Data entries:
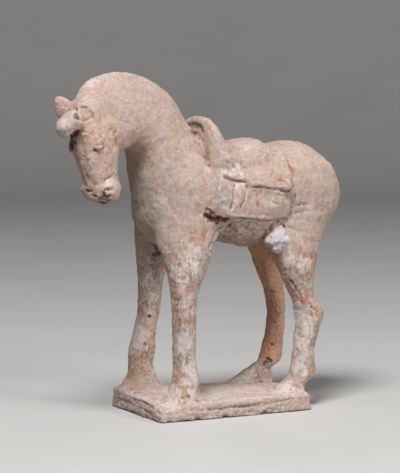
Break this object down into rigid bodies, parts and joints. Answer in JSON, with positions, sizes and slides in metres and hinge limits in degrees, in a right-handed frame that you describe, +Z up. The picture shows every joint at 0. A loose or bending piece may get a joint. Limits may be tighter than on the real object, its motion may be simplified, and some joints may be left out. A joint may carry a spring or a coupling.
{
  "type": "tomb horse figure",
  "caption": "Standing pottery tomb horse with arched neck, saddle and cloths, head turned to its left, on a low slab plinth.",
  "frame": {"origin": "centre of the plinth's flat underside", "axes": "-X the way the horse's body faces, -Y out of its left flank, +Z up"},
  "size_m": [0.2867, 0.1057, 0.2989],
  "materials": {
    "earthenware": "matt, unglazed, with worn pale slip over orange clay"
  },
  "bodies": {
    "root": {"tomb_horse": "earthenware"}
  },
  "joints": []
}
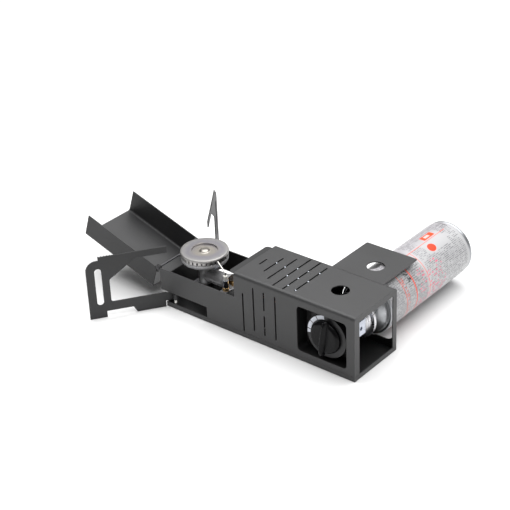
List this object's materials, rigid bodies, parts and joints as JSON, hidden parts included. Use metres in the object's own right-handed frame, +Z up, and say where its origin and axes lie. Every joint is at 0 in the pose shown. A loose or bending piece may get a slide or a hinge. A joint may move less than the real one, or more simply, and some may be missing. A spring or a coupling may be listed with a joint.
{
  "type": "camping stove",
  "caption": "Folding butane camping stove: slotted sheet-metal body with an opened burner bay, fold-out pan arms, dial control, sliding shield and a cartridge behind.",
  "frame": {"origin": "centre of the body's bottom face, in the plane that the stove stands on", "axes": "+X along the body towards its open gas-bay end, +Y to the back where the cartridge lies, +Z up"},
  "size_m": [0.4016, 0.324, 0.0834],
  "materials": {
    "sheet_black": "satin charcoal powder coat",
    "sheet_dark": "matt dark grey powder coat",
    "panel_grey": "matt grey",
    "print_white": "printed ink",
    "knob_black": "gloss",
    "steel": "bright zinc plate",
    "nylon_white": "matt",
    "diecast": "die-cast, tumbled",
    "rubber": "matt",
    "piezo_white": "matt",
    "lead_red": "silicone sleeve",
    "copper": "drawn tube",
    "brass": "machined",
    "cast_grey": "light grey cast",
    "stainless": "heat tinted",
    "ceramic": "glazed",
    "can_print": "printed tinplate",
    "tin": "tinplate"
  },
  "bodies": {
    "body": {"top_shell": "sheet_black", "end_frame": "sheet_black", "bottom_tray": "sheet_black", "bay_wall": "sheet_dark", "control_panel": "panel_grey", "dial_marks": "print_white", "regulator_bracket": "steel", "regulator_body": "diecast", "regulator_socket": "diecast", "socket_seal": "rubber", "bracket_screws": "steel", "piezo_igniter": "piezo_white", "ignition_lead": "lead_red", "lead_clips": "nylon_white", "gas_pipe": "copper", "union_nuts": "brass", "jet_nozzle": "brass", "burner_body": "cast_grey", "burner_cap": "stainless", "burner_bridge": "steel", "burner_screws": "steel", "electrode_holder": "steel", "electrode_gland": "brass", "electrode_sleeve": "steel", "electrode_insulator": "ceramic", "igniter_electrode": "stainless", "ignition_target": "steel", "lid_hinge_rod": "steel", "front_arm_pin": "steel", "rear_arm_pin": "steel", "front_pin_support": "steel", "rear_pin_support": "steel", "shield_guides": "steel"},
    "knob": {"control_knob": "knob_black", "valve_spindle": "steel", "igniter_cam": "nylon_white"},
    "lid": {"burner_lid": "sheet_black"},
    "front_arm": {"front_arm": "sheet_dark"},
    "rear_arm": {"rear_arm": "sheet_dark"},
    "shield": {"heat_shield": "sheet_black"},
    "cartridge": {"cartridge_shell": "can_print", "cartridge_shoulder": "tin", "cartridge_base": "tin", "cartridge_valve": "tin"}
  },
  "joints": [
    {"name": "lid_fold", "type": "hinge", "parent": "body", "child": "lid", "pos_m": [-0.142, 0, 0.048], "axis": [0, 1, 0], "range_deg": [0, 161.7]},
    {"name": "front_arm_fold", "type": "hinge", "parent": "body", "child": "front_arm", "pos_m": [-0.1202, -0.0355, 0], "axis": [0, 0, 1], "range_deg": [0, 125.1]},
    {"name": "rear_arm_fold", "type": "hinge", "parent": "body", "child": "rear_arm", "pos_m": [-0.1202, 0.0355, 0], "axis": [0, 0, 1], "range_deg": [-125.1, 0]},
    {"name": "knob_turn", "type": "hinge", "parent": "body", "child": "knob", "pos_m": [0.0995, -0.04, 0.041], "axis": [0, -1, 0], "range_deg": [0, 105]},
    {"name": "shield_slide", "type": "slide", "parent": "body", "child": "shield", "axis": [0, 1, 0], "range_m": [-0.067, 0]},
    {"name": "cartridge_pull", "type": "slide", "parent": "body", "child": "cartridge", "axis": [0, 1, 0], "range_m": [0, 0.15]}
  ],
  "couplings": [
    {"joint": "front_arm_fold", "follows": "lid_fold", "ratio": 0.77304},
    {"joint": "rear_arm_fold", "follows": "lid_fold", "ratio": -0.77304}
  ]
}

STATED EXERCISE
Your task is to repeat every entry exactly.

ANSWER TO THIS TASK
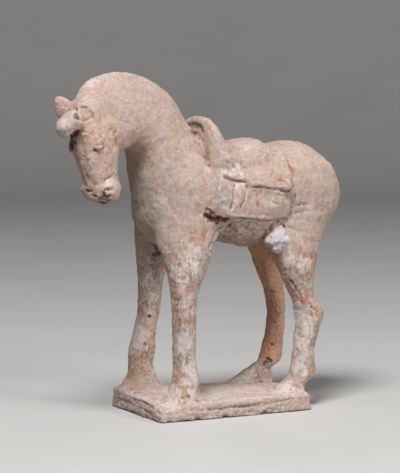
Break this object down into rigid bodies, parts and joints. Answer in JSON, with positions, sizes and slides in metres and hinge limits in degrees, in a right-handed frame that you describe, +Z up. The picture shows every joint at 0. A loose or bending piece may get a joint. Limits may be tighter than on the real object, its motion may be simplified, and some joints may be left out. A joint may carry a spring or a coupling.
{
  "type": "tomb horse figure",
  "caption": "Standing pottery tomb horse with arched neck, saddle and cloths, head turned to its left, on a low slab plinth.",
  "frame": {"origin": "centre of the plinth's flat underside", "axes": "-X the way the horse's body faces, -Y out of its left flank, +Z up"},
  "size_m": [0.2867, 0.1057, 0.2989],
  "materials": {
    "earthenware": "matt, unglazed, with worn pale slip over orange clay"
  },
  "bodies": {
    "root": {"tomb_horse": "earthenware"}
  },
  "joints": []
}
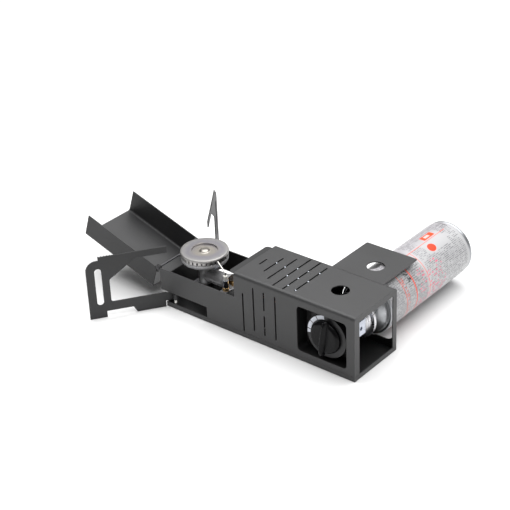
List this object's materials, rigid bodies, parts and joints as JSON, hidden parts included. Use metres in the object's own right-handed frame, +Z up, and say where its origin and axes lie. Every joint is at 0 in the pose shown. A loose or bending piece may get a slide or a hinge. A joint may move less than the real one, or more simply, and some may be missing. A spring or a coupling may be listed with a joint.
{
  "type": "camping stove",
  "caption": "Folding butane camping stove: slotted sheet-metal body with an opened burner bay, fold-out pan arms, dial control, sliding shield and a cartridge behind.",
  "frame": {"origin": "centre of the body's bottom face, in the plane that the stove stands on", "axes": "+X along the body towards its open gas-bay end, +Y to the back where the cartridge lies, +Z up"},
  "size_m": [0.4016, 0.324, 0.0834],
  "materials": {
    "sheet_black": "satin charcoal powder coat",
    "sheet_dark": "matt dark grey powder coat",
    "panel_grey": "matt grey",
    "print_white": "printed ink",
    "knob_black": "gloss",
    "steel": "bright zinc plate",
    "nylon_white": "matt",
    "diecast": "die-cast, tumbled",
    "rubber": "matt",
    "piezo_white": "matt",
    "lead_red": "silicone sleeve",
    "copper": "drawn tube",
    "brass": "machined",
    "cast_grey": "light grey cast",
    "stainless": "heat tinted",
    "ceramic": "glazed",
    "can_print": "printed tinplate",
    "tin": "tinplate"
  },
  "bodies": {
    "body": {"top_shell": "sheet_black", "end_frame": "sheet_black", "bottom_tray": "sheet_black", "bay_wall": "sheet_dark", "control_panel": "panel_grey", "dial_marks": "print_white", "regulator_bracket": "steel", "regulator_body": "diecast", "regulator_socket": "diecast", "socket_seal": "rubber", "bracket_screws": "steel", "piezo_igniter": "piezo_white", "ignition_lead": "lead_red", "lead_clips": "nylon_white", "gas_pipe": "copper", "union_nuts": "brass", "jet_nozzle": "brass", "burner_body": "cast_grey", "burner_cap": "stainless", "burner_bridge": "steel", "burner_screws": "steel", "electrode_holder": "steel", "electrode_gland": "brass", "electrode_sleeve": "steel", "electrode_insulator": "ceramic", "igniter_electrode": "stainless", "ignition_target": "steel", "lid_hinge_rod": "steel", "front_arm_pin": "steel", "rear_arm_pin": "steel", "front_pin_support": "steel", "rear_pin_support": "steel", "shield_guides": "steel"},
    "knob": {"control_knob": "knob_black", "valve_spindle": "steel", "igniter_cam": "nylon_white"},
    "lid": {"burner_lid": "sheet_black"},
    "front_arm": {"front_arm": "sheet_dark"},
    "rear_arm": {"rear_arm": "sheet_dark"},
    "shield": {"heat_shield": "sheet_black"},
    "cartridge": {"cartridge_shell": "can_print", "cartridge_shoulder": "tin", "cartridge_base": "tin", "cartridge_valve": "tin"}
  },
  "joints": [
    {"name": "lid_fold", "type": "hinge", "parent": "body", "child": "lid", "pos_m": [-0.142, 0, 0.048], "axis": [0, 1, 0], "range_deg": [0, 161.7]},
    {"name": "front_arm_fold", "type": "hinge", "parent": "body", "child": "front_arm", "pos_m": [-0.1202, -0.0355, 0], "axis": [0, 0, 1], "range_deg": [0, 125.1]},
    {"name": "rear_arm_fold", "type": "hinge", "parent": "body", "child": "rear_arm", "pos_m": [-0.1202, 0.0355, 0], "axis": [0, 0, 1], "range_deg": [-125.1, 0]},
    {"name": "knob_turn", "type": "hinge", "parent": "body", "child": "knob", "pos_m": [0.0995, -0.04, 0.041], "axis": [0, -1, 0], "range_deg": [0, 105]},
    {"name": "shield_slide", "type": "slide", "parent": "body", "child": "shield", "axis": [0, 1, 0], "range_m": [-0.067, 0]},
    {"name": "cartridge_pull", "type": "slide", "parent": "body", "child": "cartridge", "axis": [0, 1, 0], "range_m": [0, 0.15]}
  ],
  "couplings": [
    {"joint": "front_arm_fold", "follows": "lid_fold", "ratio": 0.77304},
    {"joint": "rear_arm_fold", "follows": "lid_fold", "ratio": -0.77304}
  ]
}